## [DESCRIPTION OF THE TASK]
Pull out from the material below all lines with "piece".

## [DATA EXCERPT]
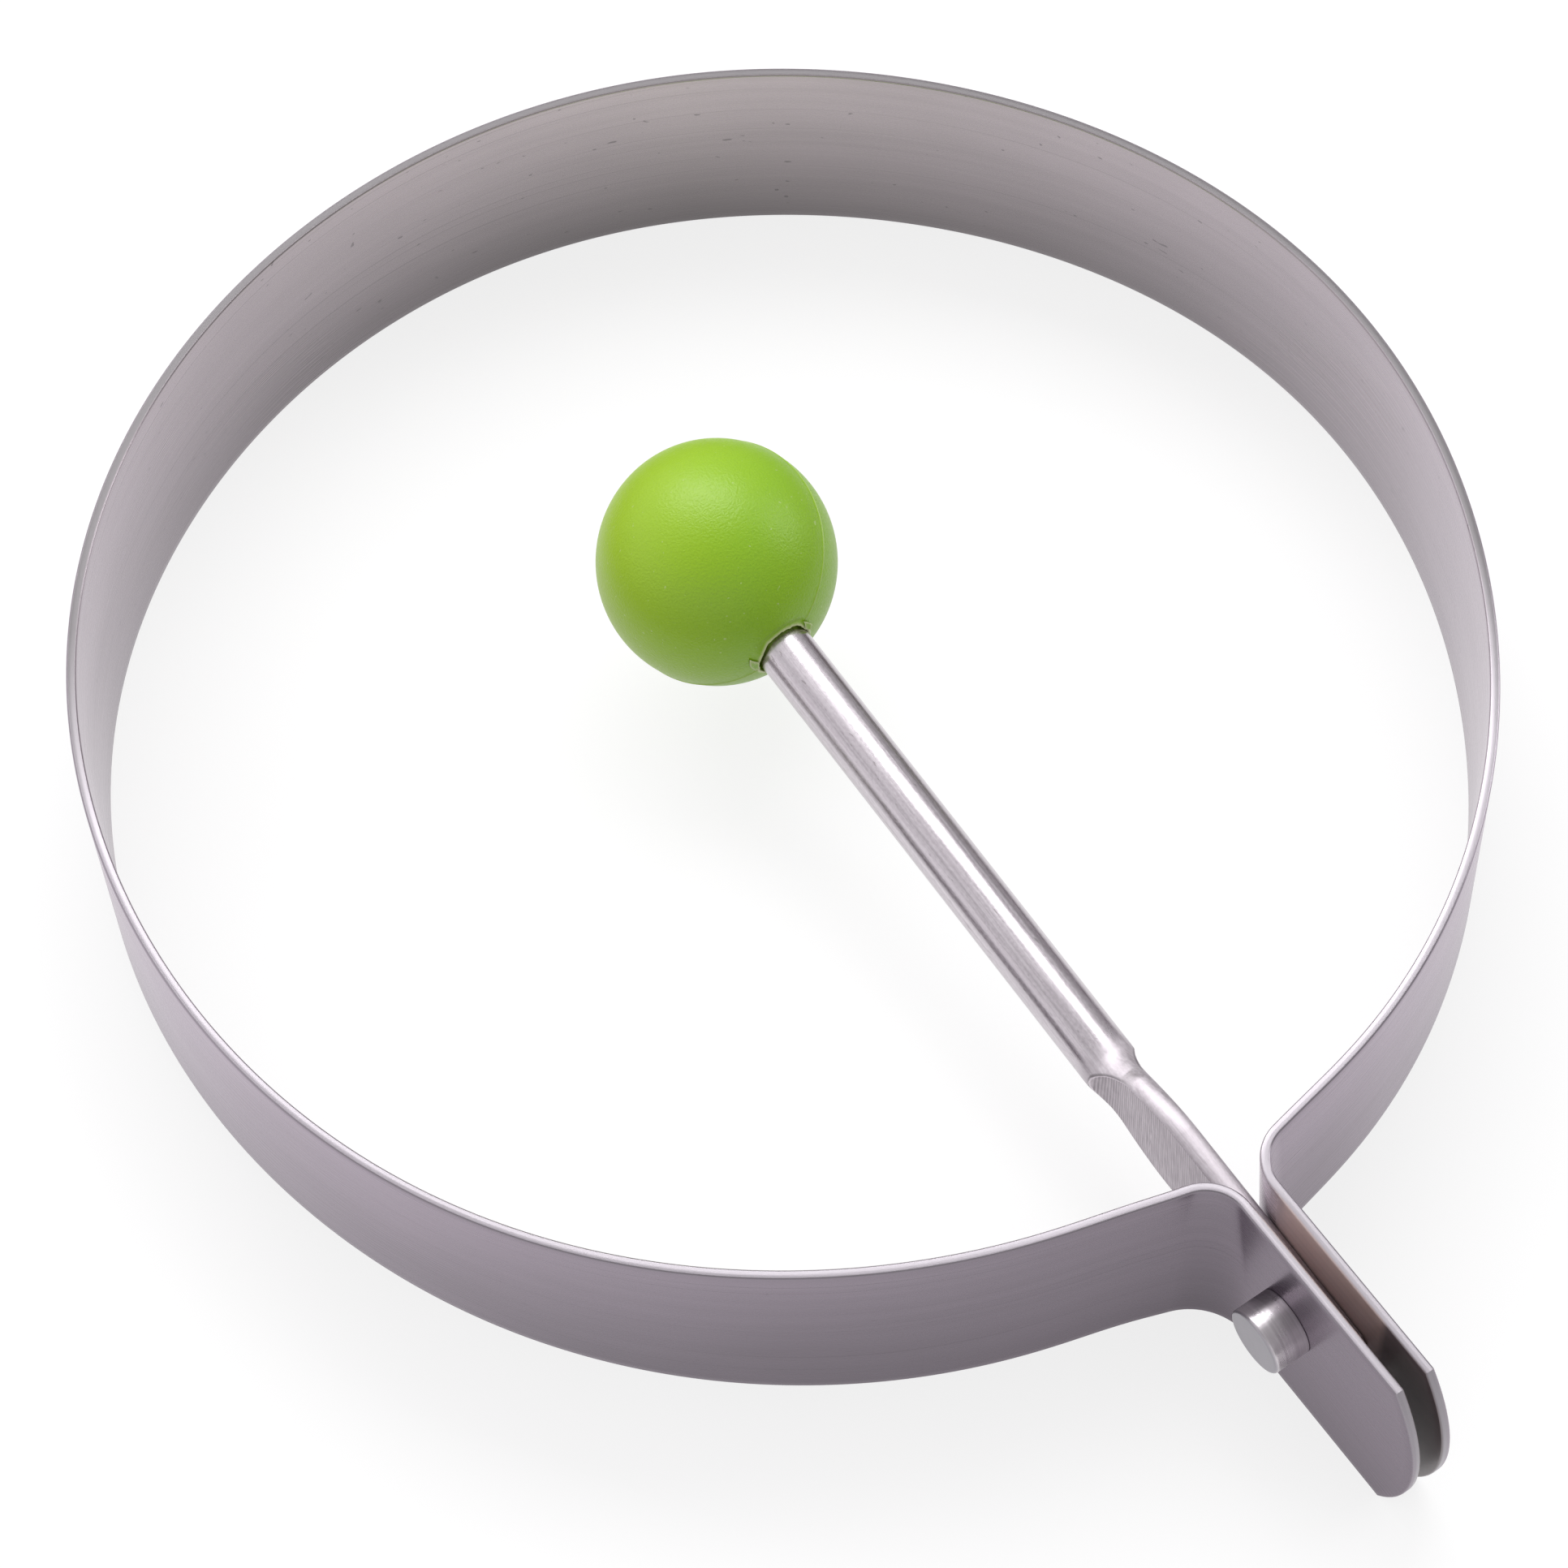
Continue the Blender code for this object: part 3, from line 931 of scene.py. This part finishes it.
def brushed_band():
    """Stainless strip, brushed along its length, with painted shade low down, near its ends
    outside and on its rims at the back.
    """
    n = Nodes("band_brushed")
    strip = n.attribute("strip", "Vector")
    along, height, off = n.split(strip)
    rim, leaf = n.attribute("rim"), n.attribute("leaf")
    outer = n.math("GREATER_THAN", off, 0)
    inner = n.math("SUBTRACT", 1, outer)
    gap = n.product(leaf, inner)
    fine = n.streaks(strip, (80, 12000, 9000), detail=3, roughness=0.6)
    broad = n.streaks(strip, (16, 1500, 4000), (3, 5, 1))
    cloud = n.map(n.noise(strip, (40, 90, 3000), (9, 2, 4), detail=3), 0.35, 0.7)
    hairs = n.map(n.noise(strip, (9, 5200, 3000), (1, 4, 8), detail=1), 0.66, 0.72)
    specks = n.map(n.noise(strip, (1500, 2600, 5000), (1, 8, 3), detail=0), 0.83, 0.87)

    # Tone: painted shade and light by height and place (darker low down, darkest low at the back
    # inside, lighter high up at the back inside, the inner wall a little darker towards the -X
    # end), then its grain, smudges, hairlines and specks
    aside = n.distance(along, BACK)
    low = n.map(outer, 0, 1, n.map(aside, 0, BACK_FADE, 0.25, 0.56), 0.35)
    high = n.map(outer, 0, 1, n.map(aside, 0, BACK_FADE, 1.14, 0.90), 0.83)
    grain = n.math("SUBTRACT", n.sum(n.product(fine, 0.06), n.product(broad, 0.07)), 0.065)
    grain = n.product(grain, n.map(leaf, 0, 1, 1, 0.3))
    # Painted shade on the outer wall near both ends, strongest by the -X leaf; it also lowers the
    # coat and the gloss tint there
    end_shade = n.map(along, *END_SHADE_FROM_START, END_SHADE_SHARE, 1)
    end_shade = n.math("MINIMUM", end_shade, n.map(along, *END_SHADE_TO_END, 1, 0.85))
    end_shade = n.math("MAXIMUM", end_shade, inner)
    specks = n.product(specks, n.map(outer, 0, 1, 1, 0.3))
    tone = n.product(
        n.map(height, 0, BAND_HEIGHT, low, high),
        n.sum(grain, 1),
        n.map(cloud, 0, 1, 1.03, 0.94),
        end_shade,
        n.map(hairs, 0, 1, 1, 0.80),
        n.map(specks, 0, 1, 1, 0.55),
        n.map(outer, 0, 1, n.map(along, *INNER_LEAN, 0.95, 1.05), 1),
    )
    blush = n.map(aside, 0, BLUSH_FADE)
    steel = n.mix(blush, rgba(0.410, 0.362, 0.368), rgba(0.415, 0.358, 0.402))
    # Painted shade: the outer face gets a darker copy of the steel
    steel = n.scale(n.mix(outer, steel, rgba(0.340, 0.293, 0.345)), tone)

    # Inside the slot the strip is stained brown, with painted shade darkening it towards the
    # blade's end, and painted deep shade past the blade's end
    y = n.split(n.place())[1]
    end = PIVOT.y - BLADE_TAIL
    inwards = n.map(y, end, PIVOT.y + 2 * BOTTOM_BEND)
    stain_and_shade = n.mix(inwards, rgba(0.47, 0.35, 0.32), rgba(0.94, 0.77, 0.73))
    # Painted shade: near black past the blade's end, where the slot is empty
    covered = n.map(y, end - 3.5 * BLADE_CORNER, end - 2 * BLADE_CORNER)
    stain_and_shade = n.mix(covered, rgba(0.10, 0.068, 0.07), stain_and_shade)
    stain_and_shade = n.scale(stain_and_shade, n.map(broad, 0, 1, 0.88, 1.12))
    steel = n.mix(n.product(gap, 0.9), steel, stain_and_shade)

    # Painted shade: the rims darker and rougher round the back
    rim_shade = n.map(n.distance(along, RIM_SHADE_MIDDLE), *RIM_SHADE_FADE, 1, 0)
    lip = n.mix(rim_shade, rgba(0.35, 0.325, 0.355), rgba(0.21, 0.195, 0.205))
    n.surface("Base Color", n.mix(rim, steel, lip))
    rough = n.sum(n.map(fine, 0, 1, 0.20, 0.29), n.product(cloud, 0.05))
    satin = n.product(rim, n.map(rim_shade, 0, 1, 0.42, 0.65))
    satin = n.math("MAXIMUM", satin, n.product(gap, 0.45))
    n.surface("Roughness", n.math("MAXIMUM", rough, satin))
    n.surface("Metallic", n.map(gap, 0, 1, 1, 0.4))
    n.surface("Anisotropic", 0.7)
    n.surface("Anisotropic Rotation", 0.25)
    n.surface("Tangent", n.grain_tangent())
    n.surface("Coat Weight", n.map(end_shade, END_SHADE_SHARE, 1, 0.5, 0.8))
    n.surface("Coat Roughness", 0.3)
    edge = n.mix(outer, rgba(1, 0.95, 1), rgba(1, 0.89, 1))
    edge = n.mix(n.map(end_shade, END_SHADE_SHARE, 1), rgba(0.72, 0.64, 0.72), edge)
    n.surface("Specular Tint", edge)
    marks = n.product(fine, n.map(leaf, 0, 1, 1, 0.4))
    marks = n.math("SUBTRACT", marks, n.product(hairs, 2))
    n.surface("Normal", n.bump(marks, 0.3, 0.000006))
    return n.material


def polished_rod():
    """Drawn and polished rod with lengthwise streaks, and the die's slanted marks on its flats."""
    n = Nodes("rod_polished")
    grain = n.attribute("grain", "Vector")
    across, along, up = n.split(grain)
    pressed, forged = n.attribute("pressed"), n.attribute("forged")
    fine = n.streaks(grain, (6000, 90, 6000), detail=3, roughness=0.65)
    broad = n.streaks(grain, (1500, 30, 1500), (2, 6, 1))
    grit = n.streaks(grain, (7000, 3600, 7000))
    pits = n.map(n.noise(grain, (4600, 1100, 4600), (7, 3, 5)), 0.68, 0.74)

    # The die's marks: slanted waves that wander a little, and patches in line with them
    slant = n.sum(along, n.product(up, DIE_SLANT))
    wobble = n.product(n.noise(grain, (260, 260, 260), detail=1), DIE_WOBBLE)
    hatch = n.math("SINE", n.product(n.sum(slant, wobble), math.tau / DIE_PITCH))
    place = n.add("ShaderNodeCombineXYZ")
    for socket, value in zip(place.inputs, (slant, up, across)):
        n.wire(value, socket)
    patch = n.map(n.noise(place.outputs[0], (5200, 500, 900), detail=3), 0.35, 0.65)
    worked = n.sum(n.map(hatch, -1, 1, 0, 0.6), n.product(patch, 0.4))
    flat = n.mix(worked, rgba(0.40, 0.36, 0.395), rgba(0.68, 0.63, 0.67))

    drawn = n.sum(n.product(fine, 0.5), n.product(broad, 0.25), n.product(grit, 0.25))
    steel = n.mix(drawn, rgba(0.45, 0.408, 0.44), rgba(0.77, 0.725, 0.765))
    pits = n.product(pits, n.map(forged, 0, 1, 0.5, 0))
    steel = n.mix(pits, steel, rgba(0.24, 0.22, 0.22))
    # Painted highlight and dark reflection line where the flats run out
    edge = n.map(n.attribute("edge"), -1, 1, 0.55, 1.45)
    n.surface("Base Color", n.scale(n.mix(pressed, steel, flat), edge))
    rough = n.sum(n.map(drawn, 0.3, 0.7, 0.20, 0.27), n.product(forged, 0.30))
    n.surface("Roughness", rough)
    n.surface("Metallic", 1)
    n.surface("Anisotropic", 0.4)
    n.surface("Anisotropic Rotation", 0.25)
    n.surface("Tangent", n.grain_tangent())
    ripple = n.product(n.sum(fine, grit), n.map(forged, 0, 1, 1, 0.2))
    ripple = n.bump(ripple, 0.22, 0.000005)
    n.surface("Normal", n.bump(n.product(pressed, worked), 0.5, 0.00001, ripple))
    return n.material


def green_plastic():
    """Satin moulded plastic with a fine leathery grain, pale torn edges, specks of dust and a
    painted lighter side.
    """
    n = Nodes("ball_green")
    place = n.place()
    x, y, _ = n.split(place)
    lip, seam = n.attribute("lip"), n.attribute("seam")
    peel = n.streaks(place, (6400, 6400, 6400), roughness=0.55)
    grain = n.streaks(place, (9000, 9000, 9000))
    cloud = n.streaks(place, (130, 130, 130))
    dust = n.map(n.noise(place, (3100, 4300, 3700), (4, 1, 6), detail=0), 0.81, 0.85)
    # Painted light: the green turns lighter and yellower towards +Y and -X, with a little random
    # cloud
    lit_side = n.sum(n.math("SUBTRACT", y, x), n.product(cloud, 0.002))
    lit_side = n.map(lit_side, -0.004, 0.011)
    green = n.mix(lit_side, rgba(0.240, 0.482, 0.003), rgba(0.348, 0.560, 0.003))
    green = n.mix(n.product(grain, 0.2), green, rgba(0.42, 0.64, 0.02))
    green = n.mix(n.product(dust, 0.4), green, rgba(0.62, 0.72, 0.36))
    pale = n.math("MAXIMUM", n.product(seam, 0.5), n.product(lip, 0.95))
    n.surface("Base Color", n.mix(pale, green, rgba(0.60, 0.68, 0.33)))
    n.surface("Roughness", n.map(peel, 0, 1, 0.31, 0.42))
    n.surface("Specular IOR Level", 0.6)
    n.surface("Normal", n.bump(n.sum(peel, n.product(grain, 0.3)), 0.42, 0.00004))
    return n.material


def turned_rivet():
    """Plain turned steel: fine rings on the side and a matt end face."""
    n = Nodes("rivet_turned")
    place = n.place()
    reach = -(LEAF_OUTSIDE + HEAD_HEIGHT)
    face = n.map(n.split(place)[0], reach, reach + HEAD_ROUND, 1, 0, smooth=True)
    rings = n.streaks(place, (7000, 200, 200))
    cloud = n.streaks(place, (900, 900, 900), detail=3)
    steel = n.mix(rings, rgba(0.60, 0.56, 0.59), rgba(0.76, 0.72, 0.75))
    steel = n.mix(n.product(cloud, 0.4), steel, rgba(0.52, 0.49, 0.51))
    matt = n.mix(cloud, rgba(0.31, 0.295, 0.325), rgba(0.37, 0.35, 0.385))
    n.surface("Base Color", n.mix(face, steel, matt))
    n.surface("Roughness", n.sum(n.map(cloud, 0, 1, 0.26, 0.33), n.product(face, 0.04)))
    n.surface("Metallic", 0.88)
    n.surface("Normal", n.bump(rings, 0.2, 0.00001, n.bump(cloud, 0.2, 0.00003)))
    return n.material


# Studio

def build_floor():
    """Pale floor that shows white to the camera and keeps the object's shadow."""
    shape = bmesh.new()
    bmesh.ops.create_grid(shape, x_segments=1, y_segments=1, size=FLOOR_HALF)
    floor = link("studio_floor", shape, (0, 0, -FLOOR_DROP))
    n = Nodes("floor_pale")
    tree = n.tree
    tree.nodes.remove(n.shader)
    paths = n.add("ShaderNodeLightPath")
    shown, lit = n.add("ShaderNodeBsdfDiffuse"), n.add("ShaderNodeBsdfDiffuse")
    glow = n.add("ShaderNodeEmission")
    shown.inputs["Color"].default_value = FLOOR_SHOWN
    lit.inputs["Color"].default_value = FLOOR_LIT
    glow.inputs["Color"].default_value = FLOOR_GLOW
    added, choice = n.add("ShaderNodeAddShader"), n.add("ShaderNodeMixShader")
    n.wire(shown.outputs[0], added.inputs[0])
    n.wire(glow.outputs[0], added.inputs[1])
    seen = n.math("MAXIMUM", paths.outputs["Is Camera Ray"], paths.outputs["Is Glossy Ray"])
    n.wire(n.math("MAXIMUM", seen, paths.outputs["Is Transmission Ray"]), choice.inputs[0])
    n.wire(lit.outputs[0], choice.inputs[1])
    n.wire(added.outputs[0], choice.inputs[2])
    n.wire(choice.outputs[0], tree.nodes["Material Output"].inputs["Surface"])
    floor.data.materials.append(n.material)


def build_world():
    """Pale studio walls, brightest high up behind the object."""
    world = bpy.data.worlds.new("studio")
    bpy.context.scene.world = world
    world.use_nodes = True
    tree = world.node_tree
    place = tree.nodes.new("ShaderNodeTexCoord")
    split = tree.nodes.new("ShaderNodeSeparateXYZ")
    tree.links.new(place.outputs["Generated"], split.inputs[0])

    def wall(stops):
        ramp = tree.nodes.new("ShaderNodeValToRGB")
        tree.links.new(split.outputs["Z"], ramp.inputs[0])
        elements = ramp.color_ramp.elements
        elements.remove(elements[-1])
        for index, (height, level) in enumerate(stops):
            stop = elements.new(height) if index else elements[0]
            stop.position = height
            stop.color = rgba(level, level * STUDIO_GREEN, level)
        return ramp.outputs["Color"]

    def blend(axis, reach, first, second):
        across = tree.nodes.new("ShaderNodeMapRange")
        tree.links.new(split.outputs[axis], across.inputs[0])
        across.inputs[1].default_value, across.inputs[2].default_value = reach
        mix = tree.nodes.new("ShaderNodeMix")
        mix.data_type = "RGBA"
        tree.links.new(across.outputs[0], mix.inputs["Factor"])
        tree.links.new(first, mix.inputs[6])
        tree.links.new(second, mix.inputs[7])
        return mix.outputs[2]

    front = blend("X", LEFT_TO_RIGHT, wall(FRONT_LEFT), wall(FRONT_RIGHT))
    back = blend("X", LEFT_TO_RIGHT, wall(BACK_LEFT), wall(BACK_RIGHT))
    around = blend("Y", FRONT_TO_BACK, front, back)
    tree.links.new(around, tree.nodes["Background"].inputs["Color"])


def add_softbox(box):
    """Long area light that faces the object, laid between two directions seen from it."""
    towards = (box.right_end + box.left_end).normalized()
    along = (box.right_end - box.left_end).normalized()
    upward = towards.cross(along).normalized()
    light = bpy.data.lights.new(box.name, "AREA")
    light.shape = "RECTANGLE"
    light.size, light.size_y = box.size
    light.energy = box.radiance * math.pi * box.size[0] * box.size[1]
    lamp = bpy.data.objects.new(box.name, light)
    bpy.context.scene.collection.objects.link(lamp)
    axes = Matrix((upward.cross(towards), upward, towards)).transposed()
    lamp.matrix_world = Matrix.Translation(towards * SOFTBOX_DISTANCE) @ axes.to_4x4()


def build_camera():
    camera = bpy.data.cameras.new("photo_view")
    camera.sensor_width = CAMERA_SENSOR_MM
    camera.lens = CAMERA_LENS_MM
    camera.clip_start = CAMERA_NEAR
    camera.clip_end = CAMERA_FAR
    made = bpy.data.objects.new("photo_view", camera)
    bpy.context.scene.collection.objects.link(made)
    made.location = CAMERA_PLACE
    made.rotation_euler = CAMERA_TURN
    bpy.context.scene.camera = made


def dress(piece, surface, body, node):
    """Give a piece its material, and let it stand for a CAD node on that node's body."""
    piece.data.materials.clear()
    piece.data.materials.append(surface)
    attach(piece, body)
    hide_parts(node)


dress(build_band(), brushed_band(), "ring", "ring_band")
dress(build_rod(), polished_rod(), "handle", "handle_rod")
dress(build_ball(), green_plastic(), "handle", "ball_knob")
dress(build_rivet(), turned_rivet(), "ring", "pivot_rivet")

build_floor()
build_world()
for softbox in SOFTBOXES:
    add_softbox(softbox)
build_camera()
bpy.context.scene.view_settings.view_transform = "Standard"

## [EXERCISE ANSWER]
def dress(piece, surface, body, node):
    """Give a piece its material, and let it stand for a CAD node on that node's body."""
    piece.data.materials.clear()
    piece.data.materials.append(surface)
    attach(piece, body)